Let me just put this out there. I am NOT sociable at the gym, I don't even like to talk too much to people I know who are working out there. I NEED to keep to myself and focus, and I'm trying SO hard to lose weight and keep motivated.

There's this annoying guy that keeps trying to talk to me. It started when I approached the faucet to get a drink two days ago. This guy was in the way, looking at a poster. He is a very large, burly, sweaty guy and not at all attractive, so that is not the issue. He stood for about a minute in front of the faucet as I and another guy waited for him to move. When he realized I was there then he used filthy language as he spoke to me about how sorry he was to be in my way, and the other guy's way and about how horrible it is to try to get something done when someone's in the way. I walked away as he spoke to the other guy. I was glad the other guy was there, so I could walk away. I thought it was over.

THEN next, he comes up to me while I'm actually doing reps on the ab crunch machine. I try not to talk to him, but he asks my name.

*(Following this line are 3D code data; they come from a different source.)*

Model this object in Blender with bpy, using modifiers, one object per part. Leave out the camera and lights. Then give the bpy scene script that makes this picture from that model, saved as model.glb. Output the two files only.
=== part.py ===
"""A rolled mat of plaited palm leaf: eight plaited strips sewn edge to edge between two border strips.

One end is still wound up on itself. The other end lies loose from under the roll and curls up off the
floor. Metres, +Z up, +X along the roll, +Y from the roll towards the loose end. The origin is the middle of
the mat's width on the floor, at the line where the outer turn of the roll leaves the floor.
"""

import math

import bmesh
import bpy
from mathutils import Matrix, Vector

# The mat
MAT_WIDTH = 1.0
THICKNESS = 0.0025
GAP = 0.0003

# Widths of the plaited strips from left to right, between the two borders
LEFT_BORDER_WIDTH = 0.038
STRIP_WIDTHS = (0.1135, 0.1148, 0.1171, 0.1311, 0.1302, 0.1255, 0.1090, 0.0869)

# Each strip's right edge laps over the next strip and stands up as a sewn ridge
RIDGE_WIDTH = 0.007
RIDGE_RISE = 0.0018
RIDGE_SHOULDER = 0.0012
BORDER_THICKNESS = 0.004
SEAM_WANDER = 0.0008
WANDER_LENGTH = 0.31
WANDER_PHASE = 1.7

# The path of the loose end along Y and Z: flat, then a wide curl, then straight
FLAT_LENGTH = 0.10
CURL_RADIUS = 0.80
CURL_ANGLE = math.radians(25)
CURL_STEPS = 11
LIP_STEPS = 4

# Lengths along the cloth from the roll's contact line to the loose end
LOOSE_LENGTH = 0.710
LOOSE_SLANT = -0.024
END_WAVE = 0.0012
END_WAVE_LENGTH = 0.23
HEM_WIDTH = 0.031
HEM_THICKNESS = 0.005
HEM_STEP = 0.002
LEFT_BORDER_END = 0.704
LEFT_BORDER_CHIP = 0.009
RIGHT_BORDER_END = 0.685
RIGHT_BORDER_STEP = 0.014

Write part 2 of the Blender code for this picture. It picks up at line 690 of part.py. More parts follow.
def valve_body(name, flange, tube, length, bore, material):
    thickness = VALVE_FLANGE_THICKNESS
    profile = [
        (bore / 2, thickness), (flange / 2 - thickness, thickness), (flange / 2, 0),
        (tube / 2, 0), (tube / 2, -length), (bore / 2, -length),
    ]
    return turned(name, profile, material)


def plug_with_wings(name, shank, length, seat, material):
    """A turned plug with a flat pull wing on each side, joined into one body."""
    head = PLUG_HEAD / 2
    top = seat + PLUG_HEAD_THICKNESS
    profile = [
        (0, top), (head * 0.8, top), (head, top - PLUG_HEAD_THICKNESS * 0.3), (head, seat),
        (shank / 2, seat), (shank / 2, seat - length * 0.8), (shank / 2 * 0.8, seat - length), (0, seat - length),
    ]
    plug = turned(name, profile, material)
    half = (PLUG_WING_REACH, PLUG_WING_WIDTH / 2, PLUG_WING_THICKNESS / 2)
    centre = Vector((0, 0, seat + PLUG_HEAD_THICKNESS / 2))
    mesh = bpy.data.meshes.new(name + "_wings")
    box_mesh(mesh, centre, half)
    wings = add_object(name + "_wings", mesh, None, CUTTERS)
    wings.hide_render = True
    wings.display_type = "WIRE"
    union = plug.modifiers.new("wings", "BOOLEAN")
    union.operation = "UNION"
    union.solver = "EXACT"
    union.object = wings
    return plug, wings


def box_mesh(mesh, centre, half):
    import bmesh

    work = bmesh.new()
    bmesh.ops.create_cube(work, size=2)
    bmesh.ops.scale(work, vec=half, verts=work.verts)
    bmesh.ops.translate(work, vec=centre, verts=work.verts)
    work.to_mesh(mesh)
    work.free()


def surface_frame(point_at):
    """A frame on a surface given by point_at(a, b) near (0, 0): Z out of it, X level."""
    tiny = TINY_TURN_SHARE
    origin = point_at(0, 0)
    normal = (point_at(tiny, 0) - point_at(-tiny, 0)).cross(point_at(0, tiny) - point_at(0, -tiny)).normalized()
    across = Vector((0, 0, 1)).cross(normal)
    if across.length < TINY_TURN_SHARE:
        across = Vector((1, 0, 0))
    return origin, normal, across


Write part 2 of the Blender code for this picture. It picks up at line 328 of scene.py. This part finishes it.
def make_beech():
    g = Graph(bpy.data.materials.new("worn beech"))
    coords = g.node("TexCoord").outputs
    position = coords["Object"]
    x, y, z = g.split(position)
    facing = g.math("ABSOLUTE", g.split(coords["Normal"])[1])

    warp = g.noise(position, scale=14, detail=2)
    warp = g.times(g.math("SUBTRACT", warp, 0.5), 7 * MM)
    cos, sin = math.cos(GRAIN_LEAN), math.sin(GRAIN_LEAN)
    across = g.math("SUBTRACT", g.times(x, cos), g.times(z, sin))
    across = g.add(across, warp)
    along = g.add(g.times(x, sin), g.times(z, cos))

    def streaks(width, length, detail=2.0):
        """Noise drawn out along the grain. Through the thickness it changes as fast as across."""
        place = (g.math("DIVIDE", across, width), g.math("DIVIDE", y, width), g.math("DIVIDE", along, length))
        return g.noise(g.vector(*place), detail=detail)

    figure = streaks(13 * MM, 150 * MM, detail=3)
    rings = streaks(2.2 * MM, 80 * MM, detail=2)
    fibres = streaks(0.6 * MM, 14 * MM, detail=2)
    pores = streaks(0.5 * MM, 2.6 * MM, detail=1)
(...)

I am too polite not to at least answer a question. I HATE this, he stops me again today right in the middle of my shoulder workout. He hopped around on different machines as I did, then sat next to me, to purposefully try to talk to me again. My husband use to come to the gym with me, I wear my wedding ring while I work out, I do NOT want this attention. He leaned over today and said "Hey Jessie. How you doing?" I immediately started my exercise again, and I responded while hiding behind the machine, but I don't think he heard me, which is probably good. As soon as I finished, I just had to leave. I can't stand this, it is distracting, annoying, and it makes it VERY difficult for me to work out. I don't know what to do.